America’s two top defense officials presented a dismal outlook on the situation in Iraq Wednesday during testimony before the House Armed Services Committee, even addressing possible U.S. policy if the country’s current borders dissolve.
Defense Secretary Ashton Carter conceded that the U.S. did not move quickly enough to arm Iraqi Security Forces in their struggle against ISIS, and disclosed that the U.S. will train just 7,000 of the 24,000 Iraqi troops it had expected to by the fall due to a lack of recruits. Meanwhile, Gen. Martin E. Dempsey, the chairman of the Joint Chiefs of Staff, cautioned skeptical committee members that there are limits to what America can do to stabilize a country torn by sectarian strife and the advances of ISIS, also known as ISIL.
“I would not recommend that we put U.S. forces in harm’s way simply to stiffen the spine of local forces,” Dempsey said. “If their spine is not stiffened by the threat of ISIL or their way of life, nothing we do is going to stiffen their spine.”

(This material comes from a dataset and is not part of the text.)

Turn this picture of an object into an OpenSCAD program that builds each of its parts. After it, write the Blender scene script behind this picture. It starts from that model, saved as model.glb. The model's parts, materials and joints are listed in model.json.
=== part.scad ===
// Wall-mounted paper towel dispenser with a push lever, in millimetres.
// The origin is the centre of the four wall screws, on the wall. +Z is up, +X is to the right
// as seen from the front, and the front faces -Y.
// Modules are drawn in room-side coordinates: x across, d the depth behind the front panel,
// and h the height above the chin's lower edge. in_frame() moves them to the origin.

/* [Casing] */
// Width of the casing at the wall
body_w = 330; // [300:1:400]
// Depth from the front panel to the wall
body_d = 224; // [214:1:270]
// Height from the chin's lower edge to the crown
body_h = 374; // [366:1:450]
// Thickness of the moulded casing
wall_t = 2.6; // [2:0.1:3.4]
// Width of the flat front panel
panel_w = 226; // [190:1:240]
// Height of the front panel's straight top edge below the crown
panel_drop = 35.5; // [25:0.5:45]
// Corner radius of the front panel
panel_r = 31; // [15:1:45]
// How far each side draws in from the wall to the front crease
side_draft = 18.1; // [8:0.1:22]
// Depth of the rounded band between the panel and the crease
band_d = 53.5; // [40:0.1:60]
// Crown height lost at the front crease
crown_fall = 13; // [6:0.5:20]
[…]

Carter and Dempsey delivered their outline of the Obama administration’s strategy for countering ISIS as it contributes to an increasingly unstable Iraq, 12 years after the launch of the Iraq War. They also discussed training Sunni tribes’ fighters as part of the decision announced last week to send 450 additional U.S. forces to the country.

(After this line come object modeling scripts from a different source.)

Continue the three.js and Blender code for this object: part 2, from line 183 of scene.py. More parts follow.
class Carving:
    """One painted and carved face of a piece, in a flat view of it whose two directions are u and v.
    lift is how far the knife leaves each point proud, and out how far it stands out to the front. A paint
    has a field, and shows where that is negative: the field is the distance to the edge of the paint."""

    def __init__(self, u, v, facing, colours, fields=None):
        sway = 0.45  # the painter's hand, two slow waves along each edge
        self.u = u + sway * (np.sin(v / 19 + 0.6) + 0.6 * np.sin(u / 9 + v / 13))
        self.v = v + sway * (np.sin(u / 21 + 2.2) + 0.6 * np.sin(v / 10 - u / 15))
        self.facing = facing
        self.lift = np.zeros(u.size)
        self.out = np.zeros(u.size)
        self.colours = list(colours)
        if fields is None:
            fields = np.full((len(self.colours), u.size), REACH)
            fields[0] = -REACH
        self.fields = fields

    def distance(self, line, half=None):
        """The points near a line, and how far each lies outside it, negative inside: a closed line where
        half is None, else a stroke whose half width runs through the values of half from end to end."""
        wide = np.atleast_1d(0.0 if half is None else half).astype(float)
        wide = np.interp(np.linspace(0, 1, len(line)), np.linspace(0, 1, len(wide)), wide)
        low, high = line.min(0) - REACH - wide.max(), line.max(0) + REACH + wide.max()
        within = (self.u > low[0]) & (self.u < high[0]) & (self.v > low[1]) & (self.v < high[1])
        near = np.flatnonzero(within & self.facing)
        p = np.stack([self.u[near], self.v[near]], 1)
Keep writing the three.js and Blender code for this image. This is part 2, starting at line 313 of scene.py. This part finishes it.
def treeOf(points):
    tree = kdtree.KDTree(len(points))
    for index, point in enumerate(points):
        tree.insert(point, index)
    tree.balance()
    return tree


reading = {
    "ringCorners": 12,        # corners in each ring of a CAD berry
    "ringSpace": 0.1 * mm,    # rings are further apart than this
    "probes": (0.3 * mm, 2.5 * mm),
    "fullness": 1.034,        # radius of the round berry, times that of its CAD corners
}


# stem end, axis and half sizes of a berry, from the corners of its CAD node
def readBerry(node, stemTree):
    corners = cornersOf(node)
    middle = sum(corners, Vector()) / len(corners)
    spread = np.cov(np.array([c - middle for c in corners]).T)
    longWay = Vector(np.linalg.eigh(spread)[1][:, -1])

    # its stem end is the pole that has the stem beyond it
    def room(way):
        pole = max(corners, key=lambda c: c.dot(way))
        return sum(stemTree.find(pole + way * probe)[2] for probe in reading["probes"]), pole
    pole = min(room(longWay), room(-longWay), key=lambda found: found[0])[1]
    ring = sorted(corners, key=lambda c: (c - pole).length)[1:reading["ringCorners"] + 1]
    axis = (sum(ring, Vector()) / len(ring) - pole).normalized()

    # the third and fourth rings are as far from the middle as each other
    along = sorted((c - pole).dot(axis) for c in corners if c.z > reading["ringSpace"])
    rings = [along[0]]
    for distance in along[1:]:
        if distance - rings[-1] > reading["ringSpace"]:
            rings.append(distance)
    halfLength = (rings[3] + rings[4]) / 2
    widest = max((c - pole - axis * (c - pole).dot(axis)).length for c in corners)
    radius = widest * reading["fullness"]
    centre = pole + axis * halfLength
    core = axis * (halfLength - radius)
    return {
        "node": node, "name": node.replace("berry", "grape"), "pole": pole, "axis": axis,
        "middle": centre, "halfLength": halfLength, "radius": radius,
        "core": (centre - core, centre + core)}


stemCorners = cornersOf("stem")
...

In explaining why Iraqi forces were not equipped more quickly, Carter said the process was “sometimes delayed by bureaucracy in Baghdad, but occasionally also in Washington.”

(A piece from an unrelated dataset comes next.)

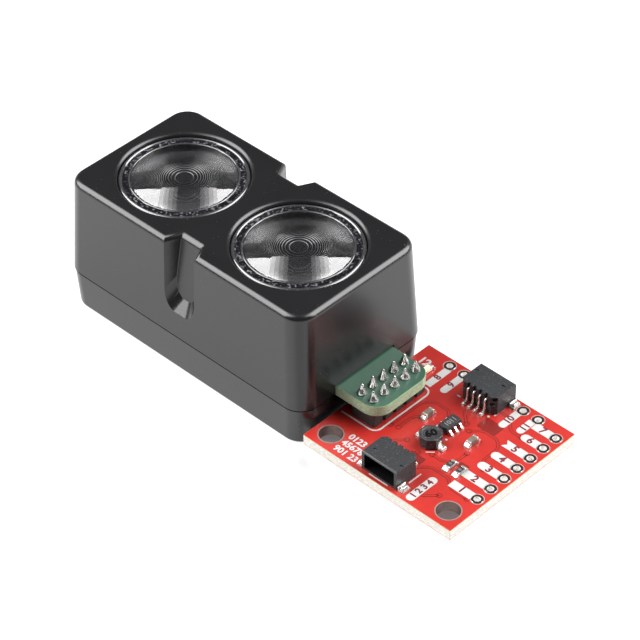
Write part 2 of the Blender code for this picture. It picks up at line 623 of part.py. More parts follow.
def board_chips():
    """What stands on the front of the main board between the barrels, and hangs from its back."""
    front_z = BOARD_FRONT_Z + SEAT_GAP
    back_z = BOARD_BACK_Z - SEAT_GAP
    between = (TRANSMIT_THROAT_RADIUS + BARREL_FOOT_WIDTH - SHIELD_HALF_WIDTH) / 2
    block("driver_chip", (between, 0.0), DRIVER_SIZE, front_z, CHIP_BLACK)
    step = (DRIVER_SIZE[1] + STORAGE_SIZE[1]) / 2 + CHIP_SPACING
    block("storage_capacitor_1", (between, -step), STORAGE_SIZE, front_z, CERAMIC)
    block("storage_capacitor_2", (between, step), STORAGE_SIZE, front_z, CERAMIC)
    block("processor_chip", (0.0, 0.0), PROCESSOR_SIZE, back_z, CHIP_BLACK, -1)
    crystal_x = PROCESSOR_SIZE[0] / 2 + CHIP_SPACING + CRYSTAL_SIZE[0] / 2
    block("crystal", (crystal_x, 0.0), CRYSTAL_SIZE, back_z, BRIGHT_METAL, -1)
    antenna_x = -BOARD_HALF_LENGTH + CHIP_SPACING + ANTENNA_SIZE[0] / 2
    block("antenna", (antenna_x, 0.0), ANTENNA_SIZE, back_z, CERAMIC, -1)


# ---------------------------------------------------------------- header
def pin_places():
    for row in (-0.5, 0.5):
        for i in range(PINS_PER_ROW):
            yield (HEADER_X + row * PIN_PITCH, (i - (PINS_PER_ROW - 1) / 2) * PIN_PITCH)


def pin_holes(low_z, high_z):
    bm = bmesh.new()
    for place in pin_places():
        cylinder(bm, place, PIN_HOLE_RADIUS, low_z - PIN_RADIUS, high_z + PIN_RADIUS, COARSE)
    return add_cutter("pin_holes", bm)


def header():
    """A moulded strip between the boards, and pins with a solder cone on each outer side."""
    bm = bmesh.new()
    middle_box(bm, (HEADER_X, 0.0), (HEADER_LENGTH, HEADER_WIDTH, HEADER_HEIGHT), HEADER_BACK_Z)
    strip = add_piece("header_insulator", bm, CHIP_BLACK)
    combine(strip, pin_holes(HEADER_BACK_Z, HEADER_TOP_Z))

    above = BOARD_FRONT_Z + SEAT_GAP
    below = BREAKOUT_BACK_Z - SEAT_GAP
    half_tip = PIN_RADIUS / 2
    profile = [(0.0, below - PIN_STUB), (half_tip, below - PIN_STUB),
               (PIN_RADIUS, below - SOLDER_HEIGHT), (SOLDER_RADIUS / 2, below - SOLDER_HEIGHT / 3),
               (SOLDER_RADIUS, below), (PIN_RADIUS, below), (PIN_RADIUS, above), (SOLDER_RADIUS, above),
               (SOLDER_RADIUS / 2, above + SOLDER_HEIGHT / 2), (PIN_RADIUS, above + SOLDER_HEIGHT),
               (half_tip, above + PIN_TAIL), (0.0, above + PIN_TAIL)]
    for number, place in enumerate(pin_places(), start=1):
        bm = bmesh.new()
        turned(bm, profile, place, PIN_FACETS)
        add_piece(f"header_pin_{number:02d}", bm, BRIGHT_METAL)


# ---------------------------------------------------------------- breakout board
def wire_hole_places():
    """Seven holes along the free end, and two pairs along the far side."""
    end_x = BREAKOUT_END_X - WIRE_EDGE
    for i in range(END_ROW_HOLES):
        yield (end_x, END_ROW_Y + (i - (END_ROW_HOLES - 1) / 2) * WIRE_PITCH)
    for offset in SIDE_ROW_OFFSETS:
        yield (BREAKOUT_START_X + offset, BREAKOUT_WIDTH / 2 - WIRE_EDGE)


def mount_hole_places():
    near_y = -BREAKOUT_WIDTH / 2 + MOUNT_HOLE_INSET
    return ((BREAKOUT_START_X + MOUNT_HOLE_INSET, near_y), (BREAKOUT_END_X - MOUNT_HOLE_INSET, near_y))


def breakout_board():
    bm = bmesh.new()
    box(bm, (BREAKOUT_START_X, -BREAKOUT_WIDTH / 2, BREAKOUT_BACK_Z),
        (BREAKOUT_END_X, BREAKOUT_WIDTH / 2, BREAKOUT_FRONT_Z))
    board = add_piece("breakout_board", bm, RED_BOARD)
    low_z = BREAKOUT_BACK_Z - BREAKOUT_THICKNESS
    high_z = BREAKOUT_FRONT_Z + BREAKOUT_THICKNESS
    holes = bmesh.new()
    for place in mount_hole_places():
        cylinder(holes, place, MOUNT_HOLE_RADIUS, low_z, high_z, MEDIUM)
    for place in wire_hole_places():
        cylinder(holes, place, WIRE_HOLE_RADIUS, low_z, high_z, COARSE)
    combine(board, add_cutter("board_holes", holes))
    combine(board, pin_holes(BREAKOUT_BACK_Z, BREAKOUT_FRONT_Z))


def contact_xs():
    for i in range(CONTACTS_PER_SOCKET):
        yield SOCKET_X + (i - (CONTACTS_PER_SOCKET - 1) / 2) * CONTACT_PITCH


def socket(name, side, edge):
    """A side-entry cable socket whose mouth faces out over the board's edge: side -1 near, 1 far."""
    mouth_y = BREAKOUT_WIDTH / 2 - edge
    back_y = mouth_y - SOCKET_DEPTH
    top_z = PART_Z + SOCKET_HEIGHT
    bm = bmesh.new()
    box(bm, (SOCKET_X - SOCKET_WIDTH / 2, side * back_y, PART_Z),
        (SOCKET_X + SOCKET_WIDTH / 2, side * mouth_y, top_z))
    bevel(bm, edges_where(bm, level(top_z)), SOCKET_WALL / 2, 2)
    body = add_piece(name + "_housing", bm, CHIP_BLACK)

    room = bmesh.new()
    half_room = SOCKET_WIDTH / 2 - SOCKET_WALL
    box(room, (SOCKET_X - half_room, side * (mouth_y - SOCKET_CAVITY_DEPTH), PART_Z + SOCKET_FLOOR),
        (SOCKET_X + half_room, side * (mouth_y + SOCKET_WALL), top_z - SOCKET_WALL))
    combine(body, add_cutter("socket_room", room))
    holes = bmesh.new()
    half_hole = CONTACT_WIDTH / 2 + CONTACT_CLEARANCE
    low_z = CONTACT_TOP_Z - CONTACT_METAL - CONTACT_CLEARANCE
    for x in contact_xs():
        box(holes, (x - half_hole, side * (back_y - SOCKET_WALL), low_z),
            (x + half_hole, side * (mouth_y - SOCKET_CAVITY_DEPTH / 2), CONTACT_TOP_Z + CONTACT_CLEARANCE))
    combine(body, add_cutter("contact_holes", holes))

    for number, x in enumerate(contact_xs(), start=1):
        contact(f"{name}_contact_{number}", x, side, mouth_y)
    for label, hand in (("left", -1), ("right", 1)):
        anchor(f"{name}_anchor_{label}", side, mouth_y, hand)


def contact(name, x, side, mouth_y):
    """A sprung strip: a blade in the socket, down its back, and out to a foot on the board."""
    top = CONTACT_TOP_Z
    knee = PART_Z + CONTACT_KNEE
    low = PART_Z + CONTACT_METAL
    drop_y = mouth_y - SOCKET_DEPTH - CONTACT_CLEARANCE
    outer_y = drop_y - CONTACT_METAL
    foot_y = outer_y - CONTACT_LEAN
    toe_y = foot_y - CONTACT_FOOT
    blade_y = mouth_y - SOCKET_CAVITY_DEPTH + CONTACT_BLADE
    outline = [(blade_y, top), (outer_y, top), (outer_y, knee), (foot_y, low), (toe_y, low), (toe_y, PART_Z),
               (foot_y + CONTACT_METAL, PART_Z), (drop_y, knee), (drop_y, top - CONTACT_METAL),
               (blade_y, top - CONTACT_METAL)]
    bm = bmesh.new()
    low_x = x - CONTACT_WIDTH / 2
    sweep(bm, [(low_x, side * y, z) for y, z in outline], (CONTACT_WIDTH, 0, 0))
    add_piece(name, bm, BRIGHT_METAL)


def anchor(name, side, mouth_y, hand):
    """An angle of sheet metal at one end of a socket, soldered down to hold it."""
    wall_x = SOCKET_X + hand * (SOCKET_WIDTH / 2 + CONTACT_CLEARANCE)
    near_y = side * (mouth_y - ANCHOR_INSET)
    outline = [(0.0, 0.0), (ANCHOR_FOOT, 0.0), (ANCHOR_FOOT, ANCHOR_METAL), (ANCHOR_METAL, ANCHOR_METAL),
               (ANCHOR_METAL, ANCHOR_HEIGHT), (0.0, ANCHOR_HEIGHT)]
    bm = bmesh.new()
    sweep(bm, [(wall_x + hand * x, near_y, PART_Z + z) for x, z in outline], (0, -side * ANCHOR_WIDTH, 0))
    add_piece(name, bm, BRIGHT_METAL)


# ---------------------------------------------------------------- parts on the breakout board
def on_breakout(place):
    return (BREAKOUT_START_X + place[0], place[1])


def converter_chip():
    """A six-lead package, its leads reaching out along X."""
    x, y = on_breakout(CONVERTER_PLACE)
    length, width, height = CONVERTER_BODY
    stand = LEAD_METAL
    bm = bmesh.new()
    middle_box(bm, (x, y), (length, width, height - stand), PART_Z + stand)
    body = add_piece("converter_chip", bm, CHIP_BLACK)
    leads = bmesh.new()
    knee_z = PART_Z + height / 2
    for hand in (-1, 1):
        for i in (-1, 0, 1):
            lead_y = y + i * LEAD_PITCH
            edge_x = x + hand * length / 2
            knee_x = edge_x + hand * LEAD_REACH / 2
            foot_x = edge_x + hand * LEAD_REACH
            root_x = x + hand * length / 4
            inner_x = knee_x - hand * LEAD_METAL
            outline = [(root_x, knee_z + LEAD_METAL), (knee_x, knee_z + LEAD_METAL),
                       (knee_x + hand * LEAD_METAL / 2, PART_Z + LEAD_METAL), (foot_x, PART_Z + LEAD_METAL),
                       (foot_x, PART_Z), (inner_x, PART_Z), (inner_x, knee_z), (root_x, knee_z)]
            low_y = lead_y - LEAD_WIDTH / 2
            sweep(leads, [(px, low_y, pz) for px, pz in outline], (0, LEAD_WIDTH, 0))
    combine(body, add_cutter("converter_leads", leads), 'UNION')


def inductor():
    """An eight-sided coil body on two broad terminals."""
    x, y = on_breakout(INDUCTOR_PLACE)
    half_side_angle = math.pi / INDUCTOR_SIDES
    bm = bmesh.new()
    corner_radius = INDUCTOR_WIDTH / 2 / math.cos(half_side_angle)
    made = cylinder(bm, (x, y), corner_radius, PART_Z, PART_Z + INDUCTOR_HEIGHT, INDUCTOR_SIDES)
    bmesh.ops.rotate(bm, verts=made, cent=(x, y, 0), matrix=Matrix.Rotation(half_side_angle, 3, 'Z'))
    body = add_piece("inductor", bm, FERRITE)
    reach, width, height = INDUCTOR_TERMINAL
    terminals = bmesh.new()
    middle_box(terminals, (x, y), (INDUCTOR_WIDTH + 2 * reach, width, height), PART_Z)
    combine(body, add_cutter("inductor_terminals", terminals), 'UNION')


def chip_part(name, place, height, look):
    """A two-ended surface part lying along Y, with a wedge of solder at each end."""
    x, y = on_breakout(place)
    half = CHIP_LENGTH / 2
    solder = half + CHIP_SOLDER
    wedge_z = height - CHIP_SOLDER_DROP
    outline = [(-solder, 0.0), (solder, 0.0), (half, wedge_z), (half, height), (-half, height),
               (-half, wedge_z)]
    bm = bmesh.new()
    sweep(bm, [(x - CHIP_WIDTH / 2, y + py, PART_Z + pz) for py, pz in outline], (CHIP_WIDTH, 0, 0))
    add_piece(name, bm, look)


def small_parts():
    converter_chip()
    inductor()
    for number, place in enumerate(CAPACITOR_PLACES, start=1):
        chip_part(f"capacitor_{number}", place, CAPACITOR_HEIGHT, CERAMIC)
    for number, place in enumerate(RESISTOR_PLACES, start=1):
        chip_part(f"resistor_{number}", place, RESISTOR_HEIGHT, CHIP_BLACK)
    chip_part("power_led", (LED_X, BREAKOUT_WIDTH / 2 - LED_EDGE), LED_HEIGHT, LED_LENS)


def build():
    clear_scene()
    front_housing()
    rear_cover()
    lens("transmit_lens", -LENS_X)
    lens("receive_lens", LENS_X)
    barrel("transmit_barrel", -LENS_X, TRANSMIT_THROAT_RADIUS, BOARD_FRONT_Z + SEAT_GAP)
    barrel("receive_barrel", LENS_X, RECEIVE_THROAT_RADIUS, BOARD_FRONT_Z + 2 * SEAT_GAP + SHIELD_HEIGHT)
    main_board()
    emitter()
    receiver()
    board_chips()
    header()
    breakout_board()
    socket("socket_near", -1, NEAR_SOCKET_EDGE)
    socket("socket_far", 1, FAR_SOCKET_EDGE)
    small_parts()


build()
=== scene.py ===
"""Looks of the lidar scanner module: every visible piece, its finish, and the studio round it.

The packed model is the frame. Pieces take their places from its nodes' boxes, in metres, and the
fine shapes that the model leaves out, such as lens grooves, solder and print, are modelled here.
The file is laid out as a Blender add-on, with one operator for each piece or group of like pieces.
"""

import math
from contextlib import contextmanager
from functools import cache

import bmesh
import bpy
from bpy.props import FloatProperty, FloatVectorProperty, IntProperty, PointerProperty
from bpy.types import Operator, Panel, PropertyGroup
from mathutils import Matrix, Vector


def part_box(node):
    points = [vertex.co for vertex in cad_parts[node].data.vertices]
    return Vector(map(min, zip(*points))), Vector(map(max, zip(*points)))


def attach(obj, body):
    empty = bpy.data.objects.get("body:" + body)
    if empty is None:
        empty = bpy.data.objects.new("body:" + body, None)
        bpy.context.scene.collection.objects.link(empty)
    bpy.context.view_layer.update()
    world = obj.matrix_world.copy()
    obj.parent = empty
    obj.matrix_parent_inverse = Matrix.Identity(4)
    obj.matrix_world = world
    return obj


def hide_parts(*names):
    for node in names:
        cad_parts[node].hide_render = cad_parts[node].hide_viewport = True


bl_info = {
    "name": "Lidar scanner module",
    "version": (1, 0, 0),
    "blender": (4, 5, 0),
    "location": "3D View > Sidebar > Scanner",
    "description": "Models the pieces and finishes of a lidar scanner module round its packed frame",
    "category": "Object",
}

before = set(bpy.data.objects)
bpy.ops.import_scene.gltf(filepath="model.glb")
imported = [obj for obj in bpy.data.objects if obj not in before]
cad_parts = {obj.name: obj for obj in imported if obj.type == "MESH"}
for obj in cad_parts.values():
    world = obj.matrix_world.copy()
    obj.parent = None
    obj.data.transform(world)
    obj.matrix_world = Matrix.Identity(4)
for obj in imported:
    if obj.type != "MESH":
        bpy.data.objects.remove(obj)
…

“That is why we are now expediting delivery of essential equipment and material, like anti-tank capabilities and counter-IED equipment, to the Iraqi security forces — including Kurdish and Sunni tribal forces,” Carter said.
Carter also said that the U.S. has not been receiving the help it needs from the Iraqi government, repeating a critique he made last month that Iraqi forces showed “no will to fight” during the fall of Ramadi to ISIS forces.
Dempsey, who is retiring shortly, said that a number of factors, including the various regional governments struggling to establish legitimacy, have contributed to the instability which has slowly dragged the U.S. back into the Iraq conflict.
But, Dempsey said, “Enduring stability cannot be imposed from the outside in. Stability must be cultivated from the inside out.”
‘Are we winning?’
Carter addressed what would happen if a “multi-sectarian Iraq” — a country where Sunnis, Shiites and Kurds live together — is not possible.
“If that government can’t do what it’s supposed to do, then we will still try to enable local ground forces, if they’re willing to partner with us, to keep stability in Iraq,” he said. “But there will not be a single state of Iraq.”
At one point, an exchange between Dempsey and Minnesota Republican Rep. John Kline became contentious over the situation.
“Where are we in Iraq today?” Kline asked. “Are we winning? Are we losing? Is it a stalemate? Is it a quagmire? What is Iraq today?”
A testy Dempsey pushed back against what he said was the congressman’s use of “the personal pronoun ‘we,'” saying it was up to the Iraqis, not the U.S., to prevail in the country.
“This has to be them, right? So if you’re asking, ‘Is the United States winning?’ that’s the wrong question,” the general replied.
He went on to highlight the “lily pad” strategy announced last week that could require opening multiple outposts at Iraqi bases near the front lines to build what he said Wednesday would be “a network of regional stakeholders to confront this threat, because, frankly, that’s the only way it will be resolved.”
Kline, however, was unconvinced.
“We really don’t have a strategy. You’ve articulated a piece of what would be sort of a strategy,” he said.
Washington Rep. Adam Smith, the panel’s top Democrat, asked aloud if a unified Iraq was still salvageable.
“The cow has left the barn,” Smith said. “You can make a pretty powerful argument that Iraq is no more.”
At one point, a protester who affiliated herself with Code Pink interrupted the proceedings.
“We need a political solution,” she shouted. “Not a military solution.”